┏━━

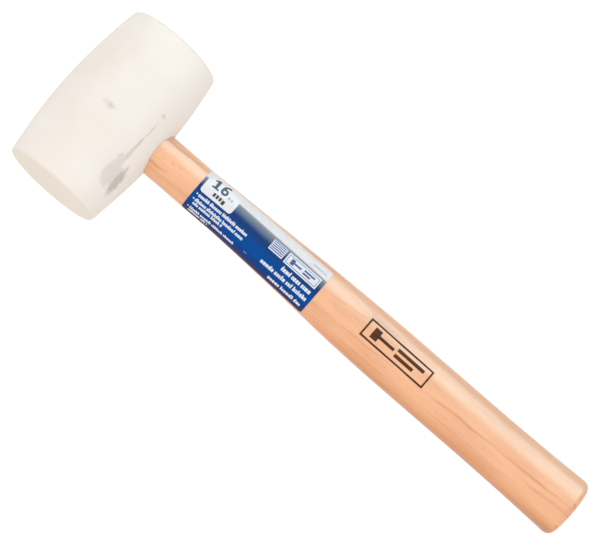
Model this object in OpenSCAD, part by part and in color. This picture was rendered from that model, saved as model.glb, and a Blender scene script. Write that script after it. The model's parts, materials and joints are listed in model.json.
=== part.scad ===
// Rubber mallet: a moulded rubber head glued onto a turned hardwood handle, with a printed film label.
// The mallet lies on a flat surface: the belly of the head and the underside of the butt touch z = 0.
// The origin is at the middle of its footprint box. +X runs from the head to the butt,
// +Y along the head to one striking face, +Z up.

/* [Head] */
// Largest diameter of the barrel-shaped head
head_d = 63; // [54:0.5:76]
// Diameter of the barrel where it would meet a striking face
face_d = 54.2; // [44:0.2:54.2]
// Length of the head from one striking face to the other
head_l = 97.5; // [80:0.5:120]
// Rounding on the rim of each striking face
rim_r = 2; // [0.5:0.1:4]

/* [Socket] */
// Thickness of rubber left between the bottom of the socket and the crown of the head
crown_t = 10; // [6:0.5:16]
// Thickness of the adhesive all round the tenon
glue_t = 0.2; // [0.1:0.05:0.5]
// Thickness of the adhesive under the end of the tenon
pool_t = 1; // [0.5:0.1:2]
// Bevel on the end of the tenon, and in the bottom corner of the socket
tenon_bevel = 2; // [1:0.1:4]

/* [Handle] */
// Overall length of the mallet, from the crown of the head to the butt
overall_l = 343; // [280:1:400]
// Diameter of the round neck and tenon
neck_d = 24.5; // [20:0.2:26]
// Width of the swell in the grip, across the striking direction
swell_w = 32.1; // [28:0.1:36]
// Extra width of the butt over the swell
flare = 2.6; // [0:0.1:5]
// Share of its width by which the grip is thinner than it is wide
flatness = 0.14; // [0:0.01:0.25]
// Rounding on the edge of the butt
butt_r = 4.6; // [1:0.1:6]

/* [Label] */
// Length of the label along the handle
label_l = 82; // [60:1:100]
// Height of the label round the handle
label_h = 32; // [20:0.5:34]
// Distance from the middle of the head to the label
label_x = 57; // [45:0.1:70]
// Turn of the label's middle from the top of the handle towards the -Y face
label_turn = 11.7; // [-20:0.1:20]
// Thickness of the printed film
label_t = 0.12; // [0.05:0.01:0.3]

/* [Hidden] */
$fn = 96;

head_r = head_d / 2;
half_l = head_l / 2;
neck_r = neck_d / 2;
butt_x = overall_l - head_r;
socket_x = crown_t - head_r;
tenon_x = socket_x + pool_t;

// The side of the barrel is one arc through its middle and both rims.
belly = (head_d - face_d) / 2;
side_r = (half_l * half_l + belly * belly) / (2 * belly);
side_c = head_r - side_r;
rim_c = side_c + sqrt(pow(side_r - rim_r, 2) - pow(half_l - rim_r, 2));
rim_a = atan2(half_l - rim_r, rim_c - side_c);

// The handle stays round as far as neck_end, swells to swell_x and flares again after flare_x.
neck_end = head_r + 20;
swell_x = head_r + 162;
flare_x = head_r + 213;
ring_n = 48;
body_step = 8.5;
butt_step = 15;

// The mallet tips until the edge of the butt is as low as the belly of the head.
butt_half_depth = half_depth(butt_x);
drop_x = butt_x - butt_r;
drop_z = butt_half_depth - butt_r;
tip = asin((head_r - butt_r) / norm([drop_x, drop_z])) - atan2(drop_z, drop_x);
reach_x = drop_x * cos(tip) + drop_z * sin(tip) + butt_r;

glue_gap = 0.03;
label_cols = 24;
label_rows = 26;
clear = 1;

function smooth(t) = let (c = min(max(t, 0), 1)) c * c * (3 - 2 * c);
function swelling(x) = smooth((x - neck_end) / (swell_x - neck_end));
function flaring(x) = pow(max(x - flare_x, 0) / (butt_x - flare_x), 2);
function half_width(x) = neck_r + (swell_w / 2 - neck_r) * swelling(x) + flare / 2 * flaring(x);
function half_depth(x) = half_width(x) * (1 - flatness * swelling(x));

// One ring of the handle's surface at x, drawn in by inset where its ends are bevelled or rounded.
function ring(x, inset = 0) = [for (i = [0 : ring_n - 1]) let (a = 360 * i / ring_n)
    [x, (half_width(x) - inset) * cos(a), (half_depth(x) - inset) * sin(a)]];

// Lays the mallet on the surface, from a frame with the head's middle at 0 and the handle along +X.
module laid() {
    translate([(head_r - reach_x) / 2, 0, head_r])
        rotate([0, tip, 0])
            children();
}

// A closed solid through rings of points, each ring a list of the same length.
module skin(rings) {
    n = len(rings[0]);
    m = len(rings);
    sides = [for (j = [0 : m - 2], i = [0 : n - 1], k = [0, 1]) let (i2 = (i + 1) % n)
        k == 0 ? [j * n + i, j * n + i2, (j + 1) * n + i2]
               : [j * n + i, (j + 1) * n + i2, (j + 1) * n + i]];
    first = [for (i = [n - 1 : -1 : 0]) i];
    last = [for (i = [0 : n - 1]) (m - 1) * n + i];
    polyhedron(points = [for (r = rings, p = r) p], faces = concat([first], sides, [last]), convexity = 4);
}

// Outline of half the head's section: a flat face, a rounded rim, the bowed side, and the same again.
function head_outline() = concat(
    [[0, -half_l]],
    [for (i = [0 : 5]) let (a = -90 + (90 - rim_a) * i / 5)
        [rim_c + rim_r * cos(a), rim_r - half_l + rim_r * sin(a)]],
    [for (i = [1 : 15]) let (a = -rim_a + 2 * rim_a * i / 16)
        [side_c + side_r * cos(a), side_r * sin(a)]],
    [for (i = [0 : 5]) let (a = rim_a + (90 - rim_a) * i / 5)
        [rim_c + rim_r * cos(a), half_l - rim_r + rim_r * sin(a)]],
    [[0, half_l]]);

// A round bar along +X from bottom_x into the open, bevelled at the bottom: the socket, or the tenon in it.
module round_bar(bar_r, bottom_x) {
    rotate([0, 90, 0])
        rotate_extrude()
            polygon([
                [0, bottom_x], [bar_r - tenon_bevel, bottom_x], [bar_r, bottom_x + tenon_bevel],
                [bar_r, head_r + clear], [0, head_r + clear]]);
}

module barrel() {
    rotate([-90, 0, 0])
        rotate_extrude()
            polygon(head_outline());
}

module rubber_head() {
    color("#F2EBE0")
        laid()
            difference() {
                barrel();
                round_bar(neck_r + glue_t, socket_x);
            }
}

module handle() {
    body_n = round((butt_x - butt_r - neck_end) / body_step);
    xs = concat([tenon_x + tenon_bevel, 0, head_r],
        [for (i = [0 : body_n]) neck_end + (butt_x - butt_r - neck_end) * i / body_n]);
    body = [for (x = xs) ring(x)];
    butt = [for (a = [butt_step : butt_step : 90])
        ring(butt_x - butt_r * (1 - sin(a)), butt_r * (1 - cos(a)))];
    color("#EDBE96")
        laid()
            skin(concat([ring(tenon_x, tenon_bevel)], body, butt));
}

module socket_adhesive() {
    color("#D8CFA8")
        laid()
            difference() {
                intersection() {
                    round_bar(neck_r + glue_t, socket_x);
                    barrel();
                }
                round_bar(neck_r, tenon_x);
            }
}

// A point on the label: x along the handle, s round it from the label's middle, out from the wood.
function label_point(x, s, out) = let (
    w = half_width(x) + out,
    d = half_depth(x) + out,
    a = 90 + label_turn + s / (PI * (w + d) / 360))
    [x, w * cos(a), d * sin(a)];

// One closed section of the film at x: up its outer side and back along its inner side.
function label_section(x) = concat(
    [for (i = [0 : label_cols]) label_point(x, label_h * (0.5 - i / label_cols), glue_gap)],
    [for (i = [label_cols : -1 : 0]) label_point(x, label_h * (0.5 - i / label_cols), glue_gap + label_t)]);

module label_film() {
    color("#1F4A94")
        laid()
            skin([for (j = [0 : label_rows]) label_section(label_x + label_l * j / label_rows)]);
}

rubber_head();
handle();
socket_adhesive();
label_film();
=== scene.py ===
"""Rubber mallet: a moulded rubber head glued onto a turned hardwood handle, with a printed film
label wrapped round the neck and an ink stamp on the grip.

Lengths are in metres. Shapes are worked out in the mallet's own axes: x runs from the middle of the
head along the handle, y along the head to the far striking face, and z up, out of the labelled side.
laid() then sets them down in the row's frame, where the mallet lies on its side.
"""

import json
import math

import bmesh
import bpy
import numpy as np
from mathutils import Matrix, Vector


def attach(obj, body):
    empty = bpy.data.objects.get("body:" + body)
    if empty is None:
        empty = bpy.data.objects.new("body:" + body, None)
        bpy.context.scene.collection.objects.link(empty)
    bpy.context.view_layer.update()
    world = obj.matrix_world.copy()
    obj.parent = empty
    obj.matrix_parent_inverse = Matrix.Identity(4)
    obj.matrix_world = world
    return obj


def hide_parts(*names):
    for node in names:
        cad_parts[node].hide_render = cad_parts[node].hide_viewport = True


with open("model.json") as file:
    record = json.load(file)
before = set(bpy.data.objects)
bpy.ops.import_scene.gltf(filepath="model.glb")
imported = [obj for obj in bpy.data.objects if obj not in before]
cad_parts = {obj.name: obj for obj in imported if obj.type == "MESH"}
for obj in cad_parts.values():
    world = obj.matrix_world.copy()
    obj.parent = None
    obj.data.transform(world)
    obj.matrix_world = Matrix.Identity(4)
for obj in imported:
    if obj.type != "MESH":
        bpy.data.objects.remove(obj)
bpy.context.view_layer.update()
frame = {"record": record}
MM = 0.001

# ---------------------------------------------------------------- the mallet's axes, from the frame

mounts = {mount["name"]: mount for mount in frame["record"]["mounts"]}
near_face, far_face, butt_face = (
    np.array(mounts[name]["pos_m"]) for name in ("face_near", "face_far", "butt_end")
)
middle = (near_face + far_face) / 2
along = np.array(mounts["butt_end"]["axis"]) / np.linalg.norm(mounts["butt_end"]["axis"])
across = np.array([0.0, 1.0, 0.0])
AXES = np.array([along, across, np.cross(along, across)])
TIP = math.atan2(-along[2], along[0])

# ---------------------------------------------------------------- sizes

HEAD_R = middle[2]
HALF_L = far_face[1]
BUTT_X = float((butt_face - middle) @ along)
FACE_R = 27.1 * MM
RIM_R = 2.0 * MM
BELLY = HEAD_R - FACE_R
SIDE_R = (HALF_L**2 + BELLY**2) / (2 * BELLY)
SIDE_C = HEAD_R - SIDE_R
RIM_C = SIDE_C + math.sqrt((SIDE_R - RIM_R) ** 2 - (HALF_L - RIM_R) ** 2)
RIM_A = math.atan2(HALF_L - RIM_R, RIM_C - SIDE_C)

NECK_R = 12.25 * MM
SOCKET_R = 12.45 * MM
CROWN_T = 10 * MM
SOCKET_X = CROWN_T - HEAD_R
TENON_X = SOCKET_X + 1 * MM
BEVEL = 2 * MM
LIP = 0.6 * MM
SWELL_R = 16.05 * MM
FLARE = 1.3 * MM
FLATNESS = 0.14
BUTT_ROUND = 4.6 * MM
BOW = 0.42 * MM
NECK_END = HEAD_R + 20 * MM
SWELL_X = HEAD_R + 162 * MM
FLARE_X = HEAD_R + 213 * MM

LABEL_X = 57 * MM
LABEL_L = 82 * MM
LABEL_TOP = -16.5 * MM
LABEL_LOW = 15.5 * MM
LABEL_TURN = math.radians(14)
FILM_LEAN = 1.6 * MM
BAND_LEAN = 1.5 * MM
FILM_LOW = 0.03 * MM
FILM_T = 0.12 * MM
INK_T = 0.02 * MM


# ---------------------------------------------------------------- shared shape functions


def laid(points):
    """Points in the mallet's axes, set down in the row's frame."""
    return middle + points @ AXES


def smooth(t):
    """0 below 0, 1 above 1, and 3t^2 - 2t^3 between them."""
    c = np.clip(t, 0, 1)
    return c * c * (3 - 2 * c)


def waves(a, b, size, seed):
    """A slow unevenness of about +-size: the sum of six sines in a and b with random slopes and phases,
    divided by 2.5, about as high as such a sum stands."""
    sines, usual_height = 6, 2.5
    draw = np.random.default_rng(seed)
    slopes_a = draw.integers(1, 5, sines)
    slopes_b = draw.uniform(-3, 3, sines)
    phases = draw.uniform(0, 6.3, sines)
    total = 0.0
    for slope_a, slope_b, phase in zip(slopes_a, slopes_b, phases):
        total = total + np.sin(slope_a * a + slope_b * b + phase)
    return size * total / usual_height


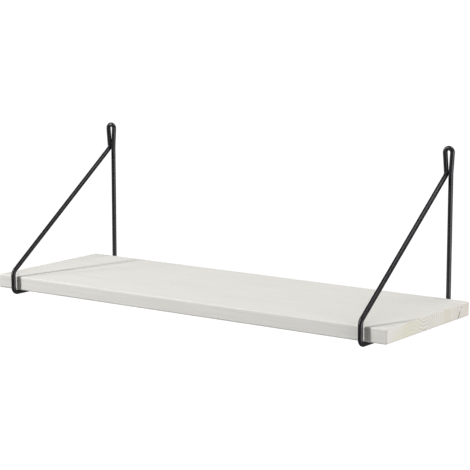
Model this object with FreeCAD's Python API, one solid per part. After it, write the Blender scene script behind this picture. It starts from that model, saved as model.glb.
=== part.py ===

┗━━

From the listing above, output exactly the run of lines that starts with the line containing "from the wood." and ends with the line containing "record = json.load(file)".

Result for this exercise:
// A point on the label: x along the handle, s round it from the label's middle, out from the wood.
function label_point(x, s, out) = let (
    w = half_width(x) + out,
    d = half_depth(x) + out,
    a = 90 + label_turn + s / (PI * (w + d) / 360))
    [x, w * cos(a), d * sin(a)];

// One closed section of the film at x: up its outer side and back along its inner side.
function label_section(x) = concat(
    [for (i = [0 : label_cols]) label_point(x, label_h * (0.5 - i / label_cols), glue_gap)],
    [for (i = [label_cols : -1 : 0]) label_point(x, label_h * (0.5 - i / label_cols), glue_gap + label_t)]);

module label_film() {
    color("#1F4A94")
        laid()
            skin([for (j = [0 : label_rows]) label_section(label_x + label_l * j / label_rows)]);
}

rubber_head();
handle();
socket_adhesive();
label_film();
=== scene.py ===
"""Rubber mallet: a moulded rubber head glued onto a turned hardwood handle, with a printed film
label wrapped round the neck and an ink stamp on the grip.

Lengths are in metres. Shapes are worked out in the mallet's own axes: x runs from the middle of the
head along the handle, y along the head to the far striking face, and z up, out of the labelled side.
laid() then sets them down in the row's frame, where the mallet lies on its side.
"""

import json
import math

import bmesh
import bpy
import numpy as np
from mathutils import Matrix, Vector


def attach(obj, body):
    empty = bpy.data.objects.get("body:" + body)
    if empty is None:
        empty = bpy.data.objects.new("body:" + body, None)
        bpy.context.scene.collection.objects.link(empty)
    bpy.context.view_layer.update()
    world = obj.matrix_world.copy()
    obj.parent = empty
    obj.matrix_parent_inverse = Matrix.Identity(4)
    obj.matrix_world = world
    return obj


def hide_parts(*names):
    for node in names:
        cad_parts[node].hide_render = cad_parts[node].hide_viewport = True


with open("model.json") as file:
    record = json.load(file)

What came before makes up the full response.